Tuberkulose – eine stille Pandemie

Tuberkulose
Tuberkulose

Tuberkulose gehört zu der Riege der „großen Drei“ Infektionskrankheiten – gemeinsam mit Aids und Malaria. In Europa ist die Tuberkulose fast vergessen – die Zeiten der Kameliendame und des Mann`schen Zauberbergs scheinen vorbei. Ein Eindruck, der trügt.

Weltweit fällt alle 22 Sekunden ein Mensch dem Mycobacterium tuberculosis zum Opfer – das sind 4000 Tote pro Tag. In Süd-Ost-Asien und Afrika ist die Tuberkulose weit verbreitet, und seit etwa 20 Jahren nimmt die Zahl der resistenten Erreger stetig zu. 2019 wurden über 200.000 Infektionen mit multiresistenten Stämmen von Mycobacterium tuberculosis erfasst – eine Steigerung um zehn Prozent gegenüber 2018. Kaum ein Antibiotikum wirkt gegen diese multiresistenten Erreger, und mit dem Reiseverkehr und Migrationsbewegungen verbreiten sie sich weltweit.

Ebenfalls weltweit wird an neuen Strategien gegen den Erreger geforscht – an neuen Antibiotika und Impfstoffen. Bislang mit wenig sichtbarem Erfolg – das Mycobacterium tuberculosis versteckt sich vor der geballten Initiative wie eh und je in den Mastzellen der Lunge und wartet darauf, dass das Immunsystem seines Wirtes geschwächt wird.

Wissenschaftler:innen am Helmholtz-Zentrum für Infektionsforschung suchen nach neuen Strategien gegen diese Krankheit – vor allem suchen sie nach neuen Wirkstoffen, die nach gänzlich anderen Prinzipien funktionieren als die Wirkstoffe, die die Medizin bislang einsetzt. Eine zentrale Rolle spielt dabei ein Forschungskonsortium, das aus Geldern der Europäischen Union finanziert wird.

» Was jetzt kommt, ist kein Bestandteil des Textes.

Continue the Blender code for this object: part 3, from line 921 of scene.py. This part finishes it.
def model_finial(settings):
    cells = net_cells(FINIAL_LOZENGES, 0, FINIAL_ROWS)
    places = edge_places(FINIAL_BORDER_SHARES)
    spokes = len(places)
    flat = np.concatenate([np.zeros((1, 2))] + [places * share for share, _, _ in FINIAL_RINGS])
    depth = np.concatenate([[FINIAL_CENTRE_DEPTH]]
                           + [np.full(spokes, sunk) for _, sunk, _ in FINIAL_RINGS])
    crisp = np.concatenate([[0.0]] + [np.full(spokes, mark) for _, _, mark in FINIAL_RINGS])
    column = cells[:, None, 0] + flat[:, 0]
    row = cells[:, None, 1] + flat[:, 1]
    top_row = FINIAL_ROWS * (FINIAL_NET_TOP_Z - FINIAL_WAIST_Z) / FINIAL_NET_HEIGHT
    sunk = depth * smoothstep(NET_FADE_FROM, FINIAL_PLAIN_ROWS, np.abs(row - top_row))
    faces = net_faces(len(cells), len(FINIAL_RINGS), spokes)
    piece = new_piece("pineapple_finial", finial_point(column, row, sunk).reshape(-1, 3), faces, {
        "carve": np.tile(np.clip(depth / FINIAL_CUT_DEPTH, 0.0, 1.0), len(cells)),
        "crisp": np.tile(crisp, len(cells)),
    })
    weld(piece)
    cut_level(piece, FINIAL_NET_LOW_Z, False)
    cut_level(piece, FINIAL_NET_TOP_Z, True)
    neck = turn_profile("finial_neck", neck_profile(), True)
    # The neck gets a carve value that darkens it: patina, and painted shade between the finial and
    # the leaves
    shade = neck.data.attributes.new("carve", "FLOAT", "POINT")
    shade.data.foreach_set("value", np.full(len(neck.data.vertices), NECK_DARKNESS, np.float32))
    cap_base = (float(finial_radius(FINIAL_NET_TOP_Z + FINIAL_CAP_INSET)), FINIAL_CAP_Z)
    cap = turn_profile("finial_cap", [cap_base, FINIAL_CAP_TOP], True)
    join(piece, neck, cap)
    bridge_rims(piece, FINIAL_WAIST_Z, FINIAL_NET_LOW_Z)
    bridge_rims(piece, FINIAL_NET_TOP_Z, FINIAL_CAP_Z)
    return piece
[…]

Dieses Konsortium setzt sich aus bewährten Forschungspartnerschaften zusammen. Die Wissenschaftler:innen des Verbundes „NoPersist“ forschen seit Jahrzehnten gemeinsam an Tuberkulose. Mit Tausenden Substanzen aus der Substanzbibliothek des HZI tasten sie sich Gen für Gen an neue Angriffspunkte von Mycobacterium tuberculosis. Eine Schwierigkeit bleibt jedoch: die besondere Fähigkeit der Bakterien, sich vor dem Immunsystem und Medikamenten zu verstecken.

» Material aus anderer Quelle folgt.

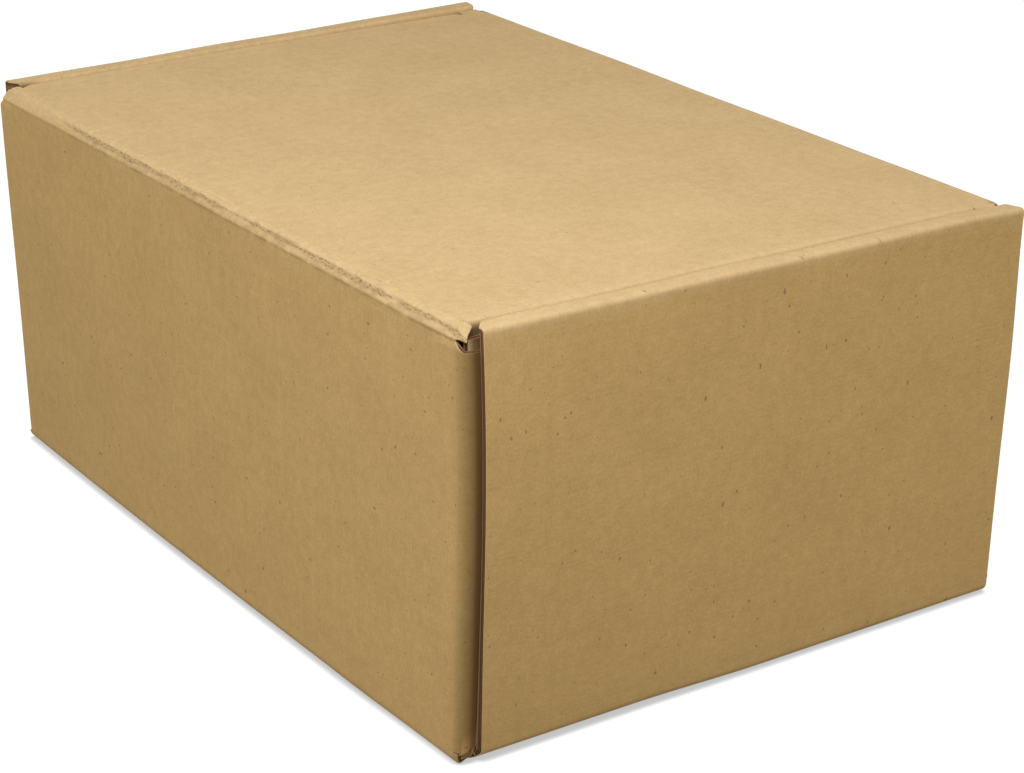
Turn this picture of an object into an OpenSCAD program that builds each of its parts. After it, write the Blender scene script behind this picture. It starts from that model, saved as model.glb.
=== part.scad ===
// Closed postal box folded from one sheet of thin brown corrugated board.
// Each short end is rolled: an outer panel stands up, turns over at the top and comes
// down inside as a second panel that locks into slots in the base. The ends of the long
// walls are folded in between those two panels. The lid hinges on the back wall, and its
// ears and tuck flap go down inside the box.
// X runs along the box, +Y points to the hinge, and Z = 0 is the underside of the base.

/* [Box] */
// Outside length, over the rolled ends
box_len = 227; // [150:1:400]
// Outside width, over the front and back walls
box_wid = 161; // [110:1:300]
// Height, to the top of the rolled ends
box_ht = 102; // [60:1:200]

/* [Board] */
// Thickness of the corrugated board
board = 1.6; // [1.2:0.1:2.4]
// Air between two layers of board that lie side by side
layer_gap = 0.3; // [0.2:0.05:0.5]
// Inside radius of the folds round the base
base_fold = 0.8; // [0.4:0.1:2]
// Inside radius of the upright bends at the ends of the long walls
corner_bend = 1.2; // [0.9:0.1:2.4]
// Inside radius of the two creases on top of a rolled end
roll_crease = 0.6; // [0.3:0.1:0.9]

/* [Rolled ends] */
// How far an outer end panel stops short of the front and back faces
end_recess = 3.8; // [3:0.1:8]
// Air between an inner end panel and the bends beside it
inner_play = 0.7; // [0.4:0.1:1.5]
// Drop from the top of the roll to the cut shoulders of the inner end panel
shoulder_drop = 3.2; // [2.4:0.1:6]
// Length of one locking tab
tab_len = 28; // [10:1:40]
// Distance of a locking tab's middle from the middle of the box
tab_place = 42; // [24:1:50]
// Air round a locking tab in its slot
slot_air = 0.3; // [0.2:0.05:0.6]

/* [Ends of the long walls] */
// How far a dust flap reaches behind the end panel
dust_reach = 58; // [20:1:68]
// Drop from the top of the roll to the top edge of a dust flap
dust_drop = 4.8; // [4:0.1:10]
// Air between the bottom edge of a dust flap and the fold of the base
dust_lift = 0.3; // [0.2:0.1:2]
// Slope of a dust flap's upper and lower edges, in degrees
dust_taper = 3; // [0:0.5:10]
// Radius of a dust flap's free corners
dust_round = 8; // [2:1:20]
// Length left off each end of the base's long folds
notch = 3.3; // [2.5:0.1:6]

/* [Lid] */
// Drop from the top of the roll to the top of the lid
lid_drop = 1; // [0.4:0.1:2]
// Inside radius of the hinge crease
hinge_fold = 1.4; // [0.8:0.1:2]
// Distance between the end of the hinge crease and the outer face of the end
hinge_short = 5.2; // [4:0.1:10]
// Inside radius of the folds that carry the ears and the tuck flap
flap_fold = 0.8; // [0.4:0.1:1.6]
// Distance between the lid's bare corners and the outer face of an ear
corner_trim = 0.4; // [0:0.1:2]
// Width of the cut between an ear's fold and a bare corner of the lid
ear_cut = 0.6; // [0.3:0.1:2]

/* [Ears of the lid] */
// Depth of an ear
ear_depth = 44; // [15:1:50]
// Distance from the hinge crease to the back edge of an ear
ear_back = 2; // [1:0.5:12]
// Distance from the front wall to the front edge of an ear
ear_front = 9; // [6:0.5:30]
// Slope of an ear's back edge, in degrees
ear_back_taper = 6; // [0:1:20]
// Slope of an ear's front edge, in degrees
ear_front_taper = 14; // [8:1:30]
// Radius of an ear's free corners
ear_round = 10; // [3:1:14]

/* [Tuck flap] */
// Depth of the tuck flap
tuck_depth = 28; // [12:1:32]
// Lean of the tuck flap away from the front wall, in degrees
tuck_lean = 7; // [6:0.5:12]
// Air between an end of the tuck flap and an ear
tuck_play = 0.7; // [0.3:0.1:3]
// Slope of the tuck flap's ends, in degrees
tuck_taper = 10; // [4:1:20]
// Radius of the tuck flap's free corners
tuck_round = 12; // [3:1:12]
// Drop from the top of the lid to the top edge of the front wall
front_drop = 0.8; // [0.4:0.1:2]

/* [Hidden] */
$fn = 48;
kraft = [0.70, 0.58, 0.39];
kraft_lid = [0.77, 0.65, 0.46];

// Outside half sizes
hx = box_len / 2;
hy = box_wid / 2;

// Outer radii of the folds
base_out = base_fold + board;
bend_out = corner_bend + board;
roll_out = roll_crease + board;
hinge_out = hinge_fold + board;
flap_out = flap_fold + board;

// The three layers of a rolled end, from the outside in
dust_face = hx - board - layer_gap;
inner_face = dust_face - board - layer_gap;
inner_back = inner_face - board;
end_half = hy - end_recess;
inner_half = hy - board - inner_play;
shoulder_z = box_ht - shoulder_drop;

// The long walls and their dust flaps
bend_x = dust_face - bend_out;
bend_y = hy - bend_out;
dust_low = base_out + dust_lift;
dust_high = box_ht - dust_drop;
fold_half = hx - notch;

// The lid
lid_top = box_ht - lid_drop;
hinge_half = hx - hinge_short;
hinge_y = hy - hinge_out;
hinge_z = lid_top - hinge_out;
hinge_split = asin(layer_gap / 2 / hinge_fold);
ear_face = inner_back - layer_gap;
corner_half = ear_face - corner_trim;
tuck_face = hy - board - layer_gap;
tuck_half = ear_face - board - tuck_play;
tuck_y = tuck_face - flap_out;
flap_z = lid_top - flap_out;
ear_y_back = hinge_y - ear_back;
ear_y_front = hy - board - ear_front;
front_top = lid_top - front_drop;

// Points of an arc round c
function arc(c, r, from, to, steps = 10) =
    [for (i = [0:steps]) let (a = from + (to - from) * i / steps) c + r * [cos(a), sin(a)]];

// A flap that hangs from the line v = 0 between u0 and u1, with leaning sides and round corners
function flap(u0, u1, depth, r, lean0, lean1) =
    let (v = -(depth - r),
         c0 = [u0 + (depth - r) * tan(lean0) + r / cos(lean0), v],
         c1 = [u1 - (depth - r) * tan(lean1) - r / cos(lean1), v])
    concat([[u0, 0]], arc(c0, r, 180 + lean0, 270), arc(c1, r, 270, 360 - lean1), [[u1, 0]]);

// Lays a flat outline (u, v) in the plane of X and Z, Y and Z or X and Y, from a depth to a depth
module in_xz(y0, y1) { translate([0, y1, 0]) rotate([90, 0, 0]) linear_extrude(y1 - y0) children(); }
module in_yz(x0, x1) { translate([x0, 0, 0]) rotate([90, 0, 90]) linear_extrude(x1 - x0) children(); }
module in_xy(z0, z1) { translate([0, 0, z0]) linear_extrude(z1 - z0) children(); }

// A rectangle between two corners
module rect(a, b) { translate(a) square(b - a); }

// The section of a fold: part of a ring between two angles, one board thick
module fold_section(r, from = 0, to = 90) {
    far = 3 * (r + board);
    mid = (from + to) / 2;
    intersection() {
        difference() {
            circle(r + board);
            circle(r);
        }
        polygon([[0, 0], for (a = [from, mid, to]) far * [cos(a), sin(a)]]);
    }
}

module both_ends() {
    children();
    mirror([1, 0, 0]) children();
}

// Base, with notched corners and four slots for the locking tabs
module base() {
    in_xy(0, board) difference() {
        union() {
            rect([-hx + base_out, -end_half], [hx - base_out, end_half]);
            rect([-fold_half, -hy + base_out], [fold_half, hy - base_out]);
        }
        for (sx = [-1, 1], sy = [-1, 1]) translate([sx * (inner_face + inner_back) / 2, sy * tab_place])
            square([board + 2 * slot_air, tab_len + 2 * slot_air], center = true);
    }
}

// Rolled end: outer panel, double crease and inner panel with its tabs, at the +X end
module rolled_end() {
    in_xz(-end_half, end_half) {
        translate([hx - base_out, base_out]) fold_section(base_fold, 270, 360);
        rect([hx - board, base_out], [hx, box_ht - roll_out]);
        translate([hx - roll_out, box_ht - roll_out]) fold_section(roll_crease, 0, 90);
        rect([inner_back + roll_out, box_ht - board], [hx - roll_out, box_ht]);
        translate([inner_back + roll_out, box_ht - roll_out]) fold_section(roll_crease, 90, 180);
    }
    in_yz(inner_back, inner_face) {
        rect([-end_half, shoulder_z - board], [end_half, box_ht - roll_out]);
        rect([-inner_half, board + layer_gap], [inner_half, shoulder_z]);
        for (s = [-1, 1]) rect([s * tab_place - tab_len / 2, layer_gap],
                               [s * tab_place + tab_len / 2, 2 * board]);
    }
}

// Upright bend and dust flap at the +X end of the wall on the +Y side
module dust_flap() {
    in_xy(dust_low, dust_high) translate([bend_x, bend_y]) fold_section(corner_bend);
    in_yz(dust_face - board, dust_face) translate([bend_y, (dust_low + dust_high) / 2]) rotate(-90)
        polygon(flap(-(dust_high - dust_low) / 2, (dust_high - dust_low) / 2,
                     dust_reach, dust_round, dust_taper, dust_taper));
}

// Long wall on the +Y side, up to its top edge, with its two dust flaps
module long_wall(top, top_half) {
    in_yz(-fold_half, fold_half)
        translate([hy - base_out, base_out]) fold_section(base_fold, 270, 360);
    in_xz(hy - board, hy) polygon([
        [-bend_x, base_out], [bend_x, base_out], [bend_x, dust_high],
        [top_half, top], [-top_half, top], [-bend_x, dust_high]]);
    both_ends() dust_flap();
}

module tray() color(kraft) {
    base();
    both_ends() rolled_end();
    long_wall(hinge_z, hinge_half);
    in_yz(-hinge_half, hinge_half)
        translate([hinge_y, hinge_z]) fold_section(hinge_fold, 0, 45 - hinge_split);
    mirror([0, 1, 0]) long_wall(front_top, hinge_half);
}

// Ear at the +X end of the lid, folded down inside the inner end panel
module ear() {
    in_xz(-ear_y_front, ear_y_back) translate([ear_face - flap_out, flap_z]) fold_section(flap_fold);
    in_yz(ear_face - board, ear_face) translate([0, flap_z])
        polygon(flap(-ear_y_front, ear_y_back, ear_depth - flap_out, ear_round,
                     ear_front_taper, ear_back_taper));
}

// Tuck flap along the front edge of the lid, folded down inside the front wall
module tuck_flap() {
    translate([0, -tuck_y, flap_z]) rotate([tuck_lean, 0, 0]) {
        in_yz(-tuck_half, tuck_half) fold_section(flap_fold, 90 - tuck_lean, 180);
        in_xz(-flap_out, -flap_fold)
            polygon(flap(-tuck_half, tuck_half, tuck_depth - flap_out, tuck_round, tuck_taper, tuck_taper));
    }
}

module lid() color(kraft_lid) {
    in_xy(lid_top - board, lid_top) {
        rect([-ear_face + flap_out, -tuck_y], [ear_face - flap_out, hinge_y]);
        rect([-corner_half, -tuck_y], [corner_half, -ear_y_front - ear_cut]);
        rect([-corner_half, ear_y_back + ear_cut], [corner_half, hinge_y]);
    }
    in_yz(-hinge_half, hinge_half)
        translate([hinge_y, hinge_z]) fold_section(hinge_fold, 45 + hinge_split, 90);
    both_ends() ear();
    tuck_flap();
}

tray();
lid();
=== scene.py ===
# %% [markdown]
# # A closed mailing box, folded from one sheet of corrugated board
# The box is a single die-cut sheet: a base, two long walls with dust flaps, two ends that are
# rolled over, and a lid with ears and a tuck flap. The lesson makes it as a factory does. It
# first cuts the flat blank, as a grid of cells on paper, and then folds every point of that
# grid in space. So each crease, slot and raw edge comes from the sheet itself.
#
# The blank has its own two coordinates, in millimetres: `a` runs along the flutes, which is
# the length of the box, and `b` runs across them. Lengths are millimetres until the last step.

import bpy
import numpy as np
from mathutils import Matrix, Vector


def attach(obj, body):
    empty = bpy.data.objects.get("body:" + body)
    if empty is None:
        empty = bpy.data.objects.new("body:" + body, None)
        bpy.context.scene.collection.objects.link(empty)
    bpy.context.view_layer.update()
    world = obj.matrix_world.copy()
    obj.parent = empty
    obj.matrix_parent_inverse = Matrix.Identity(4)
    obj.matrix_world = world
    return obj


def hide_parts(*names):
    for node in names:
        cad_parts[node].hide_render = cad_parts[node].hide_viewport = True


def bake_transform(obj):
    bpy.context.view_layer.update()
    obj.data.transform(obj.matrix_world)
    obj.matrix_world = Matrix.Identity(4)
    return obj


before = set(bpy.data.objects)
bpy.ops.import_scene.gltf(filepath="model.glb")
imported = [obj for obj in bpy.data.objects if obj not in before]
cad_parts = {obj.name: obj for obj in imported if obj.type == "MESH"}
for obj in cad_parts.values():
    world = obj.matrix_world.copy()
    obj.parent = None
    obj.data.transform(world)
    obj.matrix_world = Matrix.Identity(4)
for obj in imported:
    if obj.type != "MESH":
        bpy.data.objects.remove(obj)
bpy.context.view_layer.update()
MM = 0.001

# %% [markdown]
# ## Sizes
# Most of these are the sizes of the solid model, so that the dressed sheet lies where the solids
# lie. The sharper creases, the lower front wall and the ears set further in are the scene's own.
# A fold is given by its inside radius, and the fold lines follow from the sizes.

# %% Sizes of the box and of its board
HALF_LENGTH, HALF_WIDTH, HEIGHT = 113.5, 80.5, 102.0
BOARD = 1.6
LINER = 0.32
GAP = 0.3
FLUTE = 3.2
HALF = BOARD / 2
BASE_FOLD, CORNER_BEND, ROLL_CREASE, FLAP_FOLD = 0.8, 1.2, 0.15, 0.15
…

Ein Antibiotikum kann nur wirken, wenn Mycobacterium tuberculosis aktiv ist und die Bakterien sich vermehren, der Patient also an einer Tuberkulose leidet. An diesem Punkt setzen andere Wissenschaftler:innen des HZI an: Sie suchen – in denselben Substanzdatenbanken – nach Stoffen, die auf ruhende Organismen wirken. Ihre Hoffnung ist, mit neuen Substanzen die Lebensfunktionen der in der Lunge wartenden Bakterien abschalten zu können, ohne dass die Tuberkulose für eine Therapie erst ausbrechen muss. Auch an der Prävention ist das HZI – indirekt – beteiligt: Die eng an das HZI assoziierte VPM (Vakzine Projekt Management GmbH) begleitet derzeit einen vielversprechenden Lebendimpfstoff durch die klinische Prüfung.

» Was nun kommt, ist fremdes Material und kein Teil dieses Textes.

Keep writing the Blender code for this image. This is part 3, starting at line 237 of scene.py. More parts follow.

Auch die Forschungsgruppe Mikrobielle Naturstoffe unter der Leitung von Rolf Müller entwickelt neue Wirkstoffe zur Bekämpfung von Tuberkulose. In einem von der Bill & Melinda Gates Foundation geförderten Kooperationsprojekt mit der Evotec SE untersuchen insgesamt zehn Wissenschaftler:innen natürlich vorkommende Strukturen auf ihre Wirksamkeit gegen Tuberkulose und Malaria.

HIV und Tuberkulose

In Afrika ist südlich der Sahara die Kombination aus Tuberkulose und Infektionen mit dem HI-Virus ein besonders großes Problem: Patient:innen mit einer HIV-Infektion haben ein etwa 18-mal höheres Risiko, an einer Tuberkulose zu erkranken, als Patient:innen ohne HIV, da deren Immunsystem durch das HI-Virus stark geschwächt ist. Die Tuberkulose bei AIDS-Patient:innen bricht in jedem Fall aus und die meisten Todesfälle von HIV-Patient:innen in afrikanischen Ländern südlich der Sahara gehen letztlich auf das Konto von Mycobacterium tuberculosis. 2019 infizierten sich etwa 820.000 HIV-Patient:innen zusätzlich mit dem Tuberkulose-Erreger, für 208.000 verlief die Infektion tödlich.